Rights on customer's default or insolvency
Without prejudice to any other rights, which he may have against the client, Presto Audio Visual Ltd may rescind the contract or suspend performance of it, in whole or in part, in any of the following circumstances:-
- if any sum is due from the client to Presto Audio Visual Ltd under the contract (or on any other account) but is unpaid; or
- if the client is in breach of any provision of the contract or,
- if the client becomes bankrupt or insolvent or enters into any composition or arrangement with the client's creditors, or in the event of a resolution being passed or proceeding commenced for the liquidation of the client (other than for a voluntary winding-up for the purpose of reconstruction or amalgamation), or if the receiver, administrator receiver and/or manager is appointed over all, or any part, of the client's assets or undertaking.

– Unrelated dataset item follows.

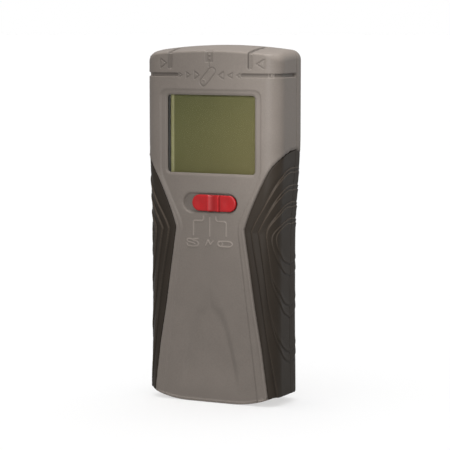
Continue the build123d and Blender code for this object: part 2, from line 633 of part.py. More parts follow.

The company is entitled to assign the whole or any part of the contract upon giving seven (7) days' notice in writing to the client.
9.1 The client shall nominate a representative to liaise with Presto Audio Visual Ltd in its performance of the services.
9.2 The client shall give to Presto Audio Visual Ltd, and shall procure that its nominated representative and other employees, agents and other relevant persons give to Presto Audio Visual Ltd, such advice and assistance (including the provision of documentation and access to the client's premises) as Presto Audio Visual Ltd requires to perform and complete the services.
10.1 Presto Audio Visual Ltd shall be under no liability if it is prevented from, or delayed in, carrying out the whole or any part of the contract for any cause beyond its control.
11.1 No failure by Presto Audio Visual Ltd to enforce, or require strict compliance of, any term of the contract shall constitute a waiver thereof, nor any subsequent breach of the same or any other provision.
12.1 Unless expressly stated, or terminated as clause 5 of these terms and conditions, the contract shall be in effect until completion of agreed services as per clause 2 of these terms and conditions.